The easiest way is to attach an eye hook to the wall level with the top 1/4 of your tree. Tie fishing line to the trunk of your tree and tie it tightly to the eye hook.

You will want 2-3 eye hooks on opposite sides of the tree, to help make it as secure as possible.

Cover the water

While faux trees are safest for cats, I get why you would want a real tree!

Since drinking the tree water is one of the big risks to cats, cover the water portion of the tree stand. The easiest way to do this is with the tree skirt!

It will make it more annoying to water, but it will help to protect your kitty!

Decorate strategically

One of the big risks of Christmas trees around cats is that they are mesmerized by shiny ornaments and want to knock them down.

This can be annoying but also extra sad if they break something special or sentimental, and dangerous if you end up with shards of broken glass everywhere.

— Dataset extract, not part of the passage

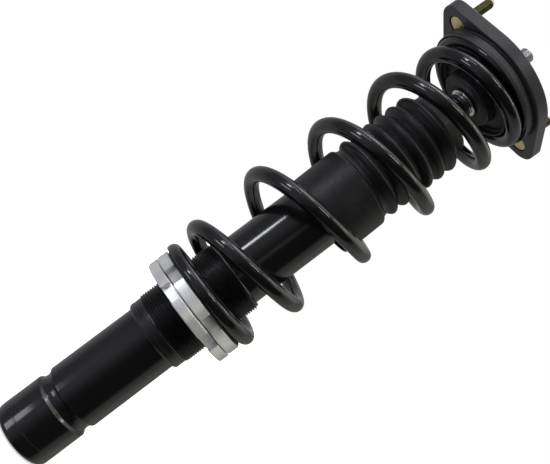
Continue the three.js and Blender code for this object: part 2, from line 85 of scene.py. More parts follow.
CYLINDER_BORE, PLUG_RADIUS = 16.0, 15.6    # the base valve and the rod guide plug into it
ROD_RADIUS, ROD_SHOULDER = 10.0, 404.2
SPIGOT_RADIUS, PISTON_HOLE, BAND_BORE = 5.6, 6.0, 14.5
ROD_THREAD, TIP_HOLE = 6.0, 6.3            # the rod's tip and the holes that it passes through
FINE_PITCH = 1.25                          # threads of the rod's tip and of the studs

SKIRT_RADIUS, SKIRT_HIGH = 33.0, 300.0
NECK_RADIUS, BELLOWS_LOW, BELLOWS_HIGH = 30.3, 306.0, 372.0
BELLOWS_FOLDS, BELLOWS_PEAK, BELLOWS_VALLEY = 6, 33.0, 28.6
COLLAR_RADIUS = 25.8
BOOT_LEAN, SKIRT_LEAN = 1.9, 1.4    # the loose boot sits off centre, its skirt most of all
BOOT_WALL, FOLD_WALL = 1.8, 0.9

SEAT_LIP_RADIUS, SEAT_LIP_LOW = 36.0, 412.5
SEAT_CONE_LOW, SEAT_WEB_LOW, SEAT_WEB_HIGH = 415.3, 417.9, 421.1
SEAT_FLANGE_LOW, RIM_LOW = 425.4, 420.4
RACE_BORE, RACE_RADIUS = 22.0, 33.0
BALL_COUNT, BALL_CIRCLE, BALL_HEIGHT, BALL_RADIUS = 40, 27.5, 425.5, 1.7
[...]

Focus ornaments, or at least fragile or particularly “tempting” ornaments on the upper half of your tree, out of an easy leap’s reach.

Keep wires out of reach

Cats are smart, but they can also do dumb things like chew on electrical wires.

This is another bonus point to artificial trees – they are usually pre-lit and don’t have any exposed tree light wires.

If you go for a real tree, wrap the Christmas lights tightly and keep them close to the trunk of the tree to make the wires harder for a cat to access.

Avoid ornament hooks

Many ornaments come with those little metal hooks to hang them on a branch. Convenient, but dangerous.

Silly cats can bat them around, turning them into foot-stabbing hazards. Even sillier cats can eat them and puncture their digestive tract.

Instead of metal hooks, tie small loops from ribbon or string and use those as hangers.

Don’t use tinsel

Tinsel is not a great idea for many reasons – talk about things that sit in the landfill for ever and ever – but it also can be dangerous to cats.

The one time I used tinsel, my cat ate a bunch of it and vomited a lot. Don’t make my mistake – just say no to tinsel.

What are your tips for a cat proof Christmas tree?